Заливает алмазным сияньем,
Где-то что-то на миг серебрит
И загадочным одеяньем
Небывалых шелков шелестит.
И такая могучая сила
Зачарованный голос влечет,
Будто там впереди не могила,
А таинственной лестницы взлет.
10 декабря 1961 (Никола Зимний)
Больница им. Ленина
(Вишневская пела «Бразильскую
баховиану» или «бахиану»)
Ахматова, как и Мандельштам, не видит певицу, а только слышит ее по радио. Но если Мандельштам все-таки вступает в поэтический диалог с поющим голосом, то Ахматова отстраненно комментирует его, не обнаруживая своего Я. Но в этой отстраненной, сдержанной и простой манере, в этой столь не похожей на мандельштамовскую поэтике она говорит, по существу, о том же — о том, что поющий женский голос свидетельствует о вечности.
«Женский голос как ветер несется» — он летает как дух, принадлежа при этом ночной стихии (как у Фета). Ему дана сила преображать, изменять мир, но это не его собственная сила, а какая-то другая «могучая сила», которая его влечет, — с нею и связан мотив тайны, настойчиво звучащий в стихотворении («загадочным одеяньем», «зачарованный голос», «таинственной лестницы»).

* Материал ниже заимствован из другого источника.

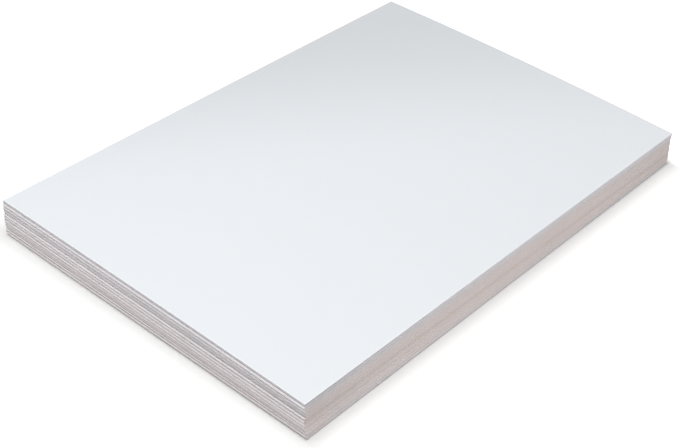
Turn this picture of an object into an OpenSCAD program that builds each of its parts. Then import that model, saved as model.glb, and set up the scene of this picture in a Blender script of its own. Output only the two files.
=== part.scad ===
// Pack of loose card sheets, knocked up into a stack that lies flat.
// Millimetres. The origin is under the middle of the pack, on the surface that it lies on.
// X runs across the sheets' short side, Y along their long side, and Z up through the pack.
// The front is the short edge at -Y, where the sheets were knocked up least evenly.
// A sheet can't stretch, so one that arches more at one end than at the other bends into part of
// a very flat cone, whose point lies past the end that arches most.

/* [Pack] */
// Number of sheets in the pack
sheet_count = 50; // [10:1:60]

/* [Sheet] */
// Short side of a sheet
sheet_w = 210; // [100:1:330]
// Long side of a sheet
sheet_l = 297; // [140:1:480]
// Thickness of a sheet
sheet_t = 0.4; // [0.2:0.05:1]

/* [Curl] */
// Height of the top sheet's arch over its corners, at the back edge
arch_h = 1.5; // [0:0.1:4]
// Distance from the back edge to the point of the cone that the sheets bend into
cone_reach = 150; // [60:10:1000]
// Air between two runs of sheets, at their corners
run_air = 0.02; // [0.02:0.01:0.1]

/* [Fan] */
// How far the runs of sheets stand out at the front, where 1 is as listed in RUNS
fan = 1; // [0:0.1:1.4]
// Reach of the bottom sheet past the top one, at the right side
foot_side = 1.2; // [0:0.1:3]
// Slip of single sheets from their place in the run
slip = 0.06; // [0:0.01:0.3]

/* [Hidden] */
// Runs of sheets that slid together, from the bottom of the pack up. Each holds its number of
// sheets, and then how far its top sheet stands out past the front of the pack's top sheet, at the
// left and right ends, and the same two for its bottom sheet.
RUNS = [
    [6, 1.95, 1.1, 1.2, 0.3],
    [3, 1.65, 0.8, 1.05, 0.2],
    [8, 1.2, 1.05, 1.05, 0.35],
    [5, 1.3, 1.1, 0.95, 0.8],
    [5, 1.15, 1.1, 0.65, 0.8],
    [4, 1.15, 0.9, 0.6, 0.7],
    [5, 0.75, 0.4, 0.35, 0.15],
    [5, 0.8, 0.5, 0.65, 0.35],
    [4, 0.6, 0.65, 0.4, 0.2],
    [1, 0.1, 0.35, 0.1, 0.35],
    [4, 0, 0, 0.05, 0],
];
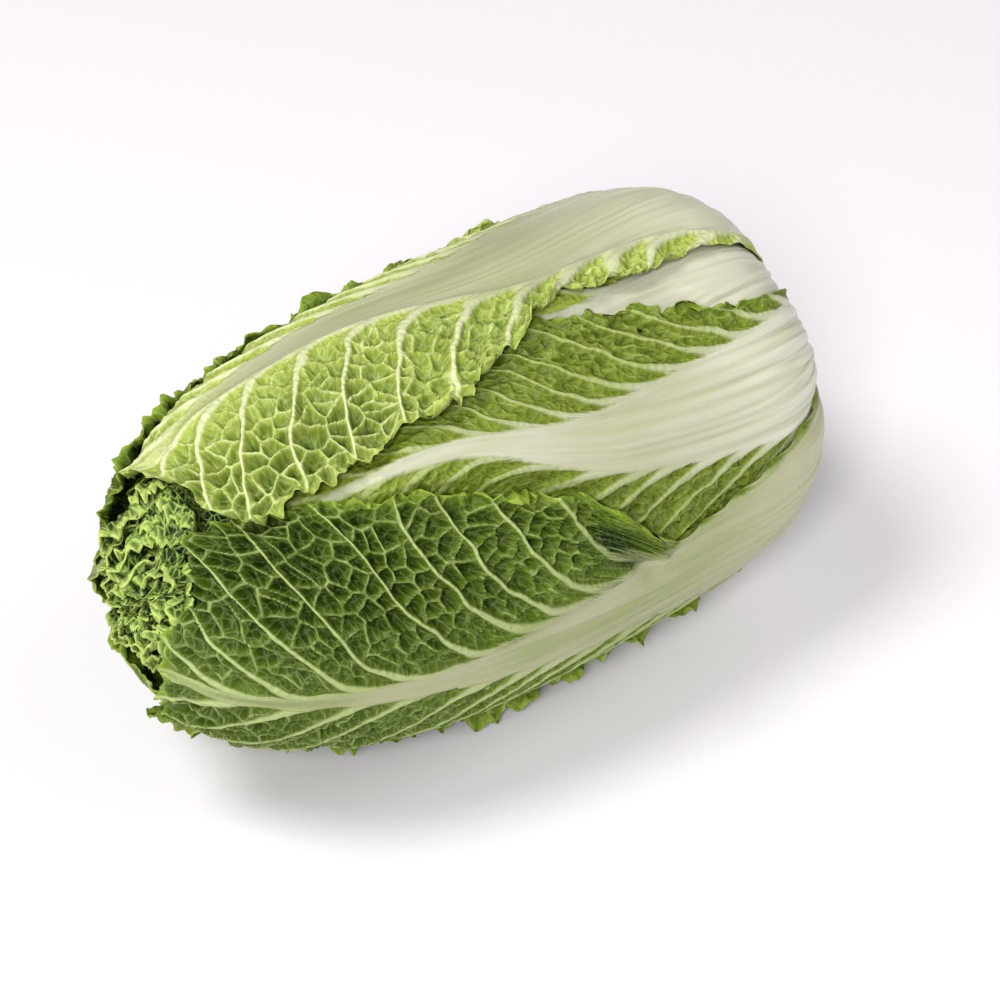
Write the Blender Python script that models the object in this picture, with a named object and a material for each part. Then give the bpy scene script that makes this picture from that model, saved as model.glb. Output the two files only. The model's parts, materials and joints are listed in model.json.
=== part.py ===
"""A napa cabbage as picked, lying on its side: nine leaves wrapped round a dense heart, and the cut stem.

The head lies along X, with the cut stem at +X and the crown of leaf tips at -X, and rests at z = 0.
Every surface is placed by three numbers: "along", the distance from the stem over the head's outside
to the crown; "angle", round the head from the top (0) over the front, -Y (90), to the underside (180);
and "height", measured outwards from the smooth envelope of the whole head. The leaves are laid from the
outermost inwards, and each one dips below the leaves that already cover it.
"""

import math
from dataclasses import dataclass

import bmesh
import bpy
import numpy as np

# Driving dimensions, in metres.
HEAD_RADIUS = 0.0805  # at x = 0; the head swells a little towards the crown
HEAD_SWELL = 0.65  # share of the radius gained for each metre towards the crown
STEM_HALF = 0.064  # from x = 0 to the stem's end
CROWN_HALF = 0.227  # from x = 0 to the crown's end
STEM_SQUARENESS = 2.9  # superellipse exponents: 2 is round, more is blunter
CROWN_SQUARENESS = 2.8
STEM_LIFT = 0.0055  # how far the head's axis bends up towards each end
CROWN_LIFT = 0.0070
STEM_RADIUS = 0.0195
STEM_DEPTH = 0.044
GROUND_PRESS = 0.0030  # how far the weight flattens the underside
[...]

В текст стихотворения входит подпись, дающая реальный к нему комментарий, — только тут и выдает себя авторское Я, тут содержится намек на личные обстоятельства, сопутствующие теме. Стихи написаны в больнице, в болезни, а где болезнь, там и смерть, во всяком случае — мысли о ней. Лишь к концу стихотворения становится понятно, что автор слушает «бразильскую бахиану» с мыслями о смерти. И поющий женский голос «будто» освобождает поэта из плена этих мыслей. «…Будто там впереди не могила, / А таинственной лестницы взлет» — как и в конце мандельштамовского стихотворения, ни-сходящее движение («могила») здесь вдруг сменяется на восходящее («взлет»), как и у Мандельштама, речь идет о конечности или бесконечности жизни, а это уже вопрос веры. Вопрос и остается вопросом, слово «будто» звучит вовсе не уверенно, гадательно, но аргументом в пользу вечной жизни оказывается именно женский голос, именно он убедительно свидетельствует о некой таинственной «могучей силе», побеждающей смерть.